_What to produce_
Extract the listing below in full, unchanged.

>> Begin

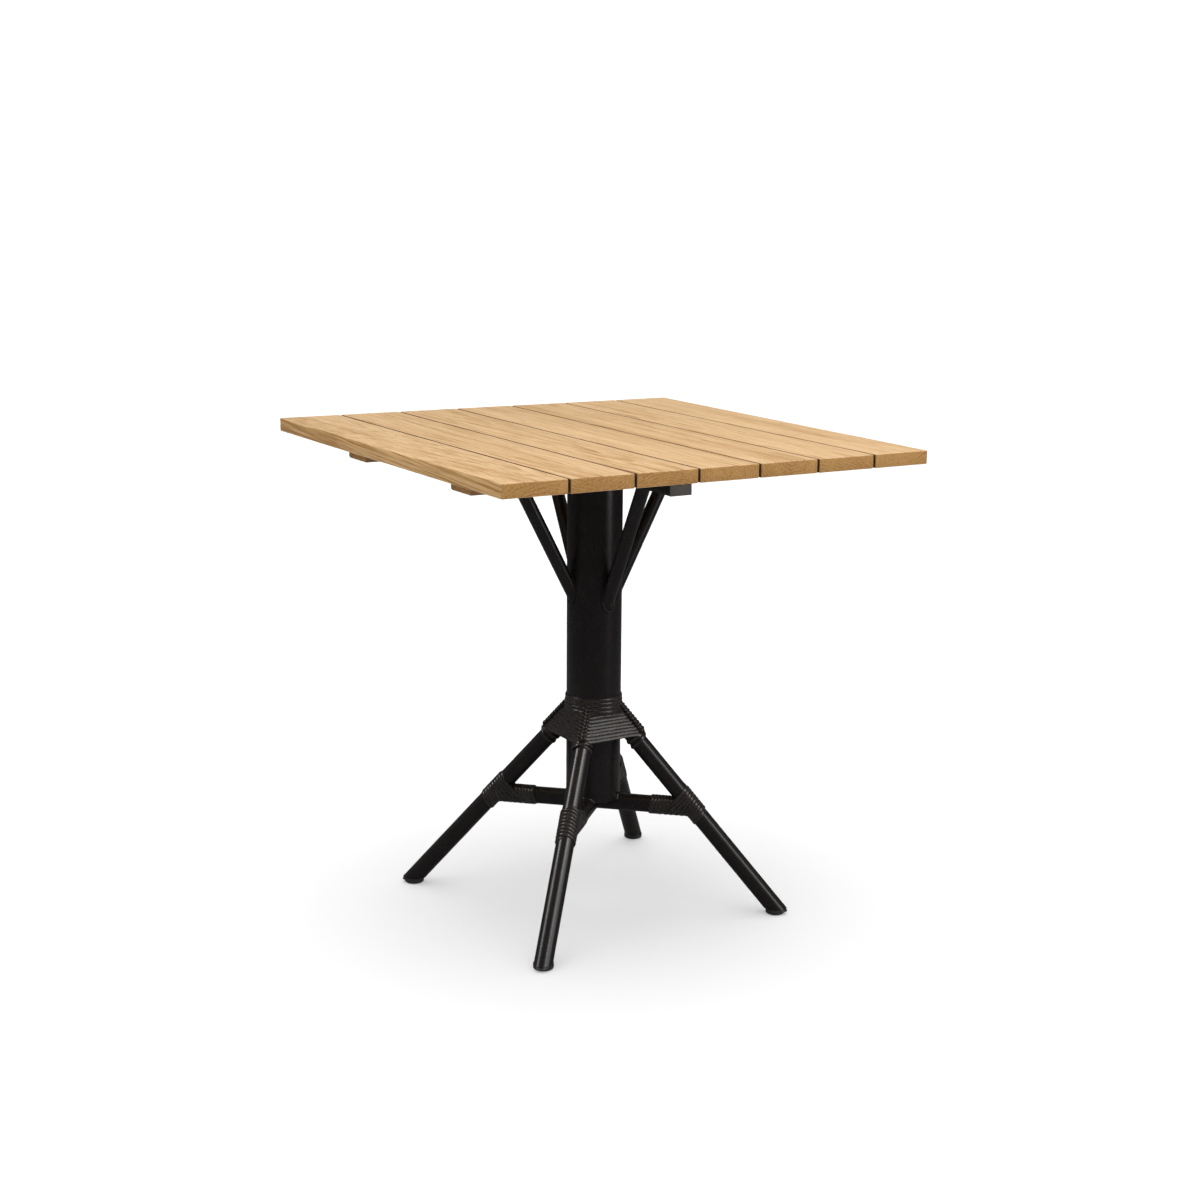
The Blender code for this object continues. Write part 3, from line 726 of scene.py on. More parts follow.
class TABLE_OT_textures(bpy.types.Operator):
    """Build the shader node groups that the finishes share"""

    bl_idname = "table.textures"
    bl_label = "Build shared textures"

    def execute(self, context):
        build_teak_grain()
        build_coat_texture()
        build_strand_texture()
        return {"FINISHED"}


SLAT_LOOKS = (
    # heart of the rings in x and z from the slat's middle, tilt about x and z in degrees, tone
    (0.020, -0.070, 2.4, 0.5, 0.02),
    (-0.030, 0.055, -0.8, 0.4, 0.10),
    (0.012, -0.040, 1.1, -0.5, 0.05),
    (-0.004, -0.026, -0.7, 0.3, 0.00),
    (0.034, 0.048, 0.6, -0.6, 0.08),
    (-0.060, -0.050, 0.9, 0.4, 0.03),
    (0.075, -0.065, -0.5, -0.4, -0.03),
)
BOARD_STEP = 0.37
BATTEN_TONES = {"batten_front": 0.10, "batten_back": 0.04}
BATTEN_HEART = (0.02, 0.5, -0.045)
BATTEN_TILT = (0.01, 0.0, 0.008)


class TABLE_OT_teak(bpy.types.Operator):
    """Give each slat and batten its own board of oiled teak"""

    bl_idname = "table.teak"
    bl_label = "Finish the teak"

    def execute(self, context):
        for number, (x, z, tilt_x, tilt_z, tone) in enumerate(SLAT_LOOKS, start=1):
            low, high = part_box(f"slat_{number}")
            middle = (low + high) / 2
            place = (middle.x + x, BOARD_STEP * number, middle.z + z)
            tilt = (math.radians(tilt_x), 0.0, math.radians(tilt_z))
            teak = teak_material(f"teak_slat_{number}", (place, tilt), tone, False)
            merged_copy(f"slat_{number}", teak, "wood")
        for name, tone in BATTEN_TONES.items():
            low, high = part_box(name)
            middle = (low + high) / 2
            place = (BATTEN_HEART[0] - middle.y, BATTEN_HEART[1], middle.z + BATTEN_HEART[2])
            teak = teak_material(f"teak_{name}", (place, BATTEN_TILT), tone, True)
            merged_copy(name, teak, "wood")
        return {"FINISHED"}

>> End

_Exercise solution_
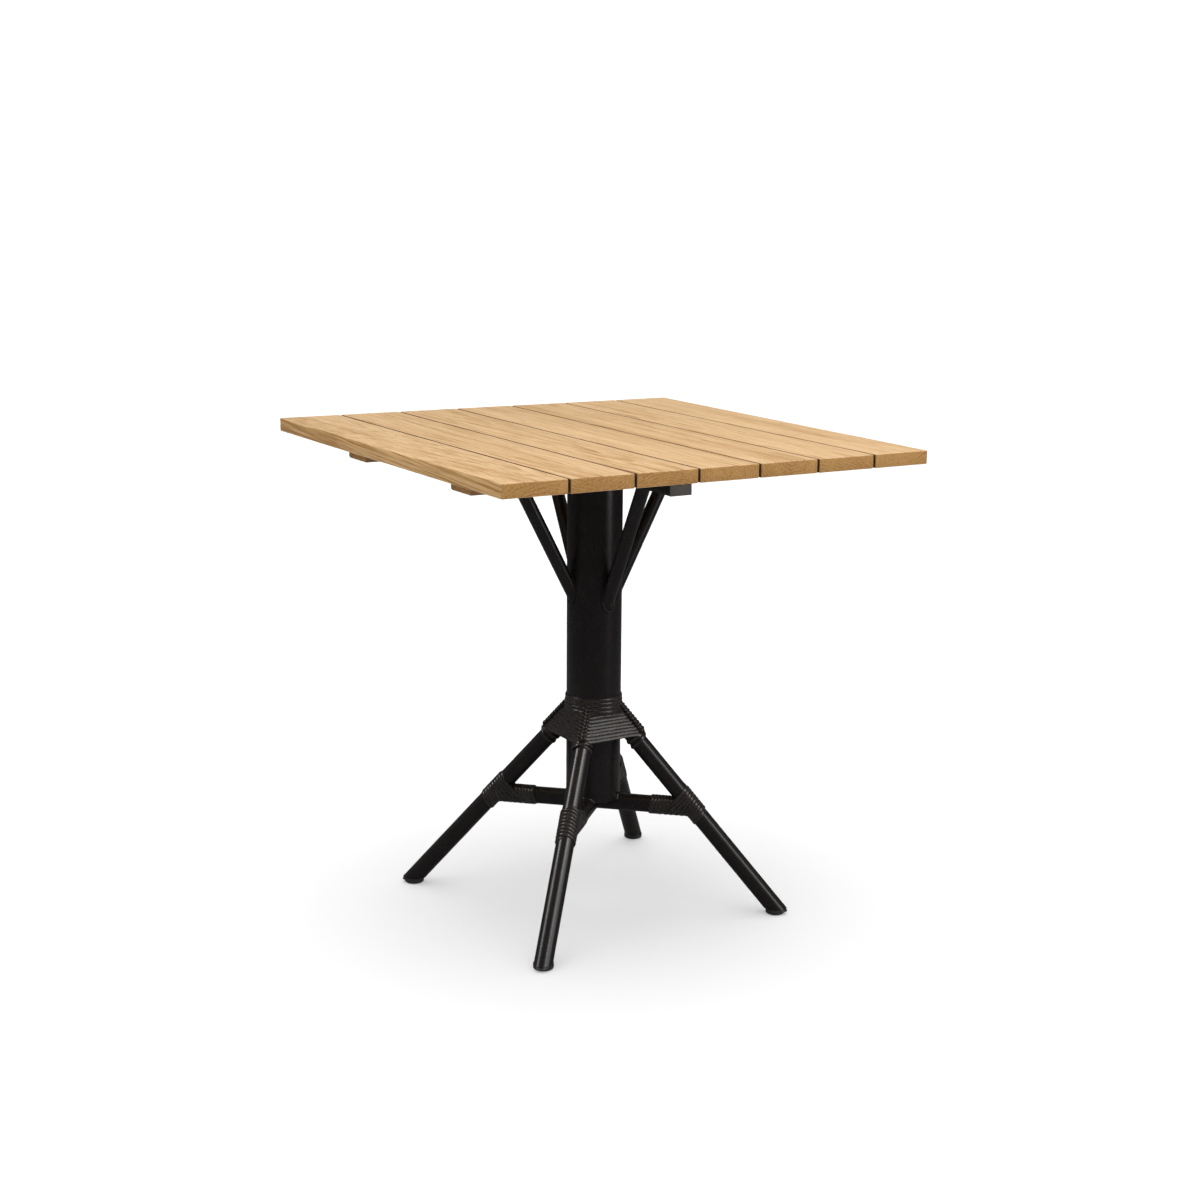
The Blender code for this object continues. Write part 3, from line 726 of scene.py on. More parts follow.
class TABLE_OT_textures(bpy.types.Operator):
    """Build the shader node groups that the finishes share"""

    bl_idname = "table.textures"
    bl_label = "Build shared textures"

    def execute(self, context):
        build_teak_grain()
        build_coat_texture()
        build_strand_texture()
        return {"FINISHED"}


SLAT_LOOKS = (
    # heart of the rings in x and z from the slat's middle, tilt about x and z in degrees, tone
    (0.020, -0.070, 2.4, 0.5, 0.02),
    (-0.030, 0.055, -0.8, 0.4, 0.10),
    (0.012, -0.040, 1.1, -0.5, 0.05),
    (-0.004, -0.026, -0.7, 0.3, 0.00),
    (0.034, 0.048, 0.6, -0.6, 0.08),
    (-0.060, -0.050, 0.9, 0.4, 0.03),
    (0.075, -0.065, -0.5, -0.4, -0.03),
)
BOARD_STEP = 0.37
BATTEN_TONES = {"batten_front": 0.10, "batten_back": 0.04}
BATTEN_HEART = (0.02, 0.5, -0.045)
BATTEN_TILT = (0.01, 0.0, 0.008)


class TABLE_OT_teak(bpy.types.Operator):
    """Give each slat and batten its own board of oiled teak"""

    bl_idname = "table.teak"
    bl_label = "Finish the teak"

    def execute(self, context):
        for number, (x, z, tilt_x, tilt_z, tone) in enumerate(SLAT_LOOKS, start=1):
            low, high = part_box(f"slat_{number}")
            middle = (low + high) / 2
            place = (middle.x + x, BOARD_STEP * number, middle.z + z)
            tilt = (math.radians(tilt_x), 0.0, math.radians(tilt_z))
            teak = teak_material(f"teak_slat_{number}", (place, tilt), tone, False)
            merged_copy(f"slat_{number}", teak, "wood")
        for name, tone in BATTEN_TONES.items():
            low, high = part_box(name)
            middle = (low + high) / 2
            place = (BATTEN_HEART[0] - middle.y, BATTEN_HEART[1], middle.z + BATTEN_HEART[2])
            teak = teak_material(f"teak_{name}", (place, BATTEN_TILT), tone, True)
            merged_copy(name, teak, "wood")
        return {"FINISHED"}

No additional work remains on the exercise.